Your stakeholder isn’t always correct, however. As a project manager it will fall to you to sometimes need to advise stakeholders when they have expectations of the project that are unrealistic. These might be in relation to timescales or even the budget. It can often require you to remind them of the project plan that was originally agreed on at the beginning of the project.
To some extent the project work will be the easy part. However, balancing the needs and requirements of the stakeholders is where can be tricker. This is especially true when it means ensuring that the project that you have agreed on is delivered as it should be.
There are some things you can do to help with this.
Document the needs and role of each stakeholder
An important part of any guide to stakeholders is documenting the information that you have gained about them. This will ensure that you remember everything that you need to know. Putting the information into a list will also help you to keep track of everyone and will ensure that you are pushing the project in the right direction. It will ensure that each stakeholder is being kept updated in the way that works for them and when they need.

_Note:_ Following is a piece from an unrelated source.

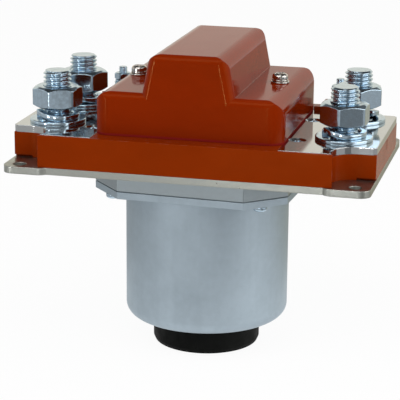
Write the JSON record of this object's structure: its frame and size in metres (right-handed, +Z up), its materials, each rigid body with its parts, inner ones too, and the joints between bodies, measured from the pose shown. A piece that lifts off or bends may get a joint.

Communicate with your stakeholders
Communication really is the key to running a successful project, and this means ensuring that your stakeholders are always keep up to date on every stage of the project. It will be one of the most important parts of the project manager role in the project and should an unforeseen issue occur, that may mean needing to increase the budget or lengthen the timescale will really help should you need to discuss it with the stakeholders. They are more likely to look favourably on a project manager who has been communicating with them on a regular basis.
It is important to remember that over communicating is just as bad as not communicating with your stakeholders and they will probably not look favourably on either of these approaches.
A good way to keep track of everything and ensure that all of your communication, whether this is with your stakeholders, or the members of your team is to use a project management tool that will allow you to store all of your communications in one easy to access location.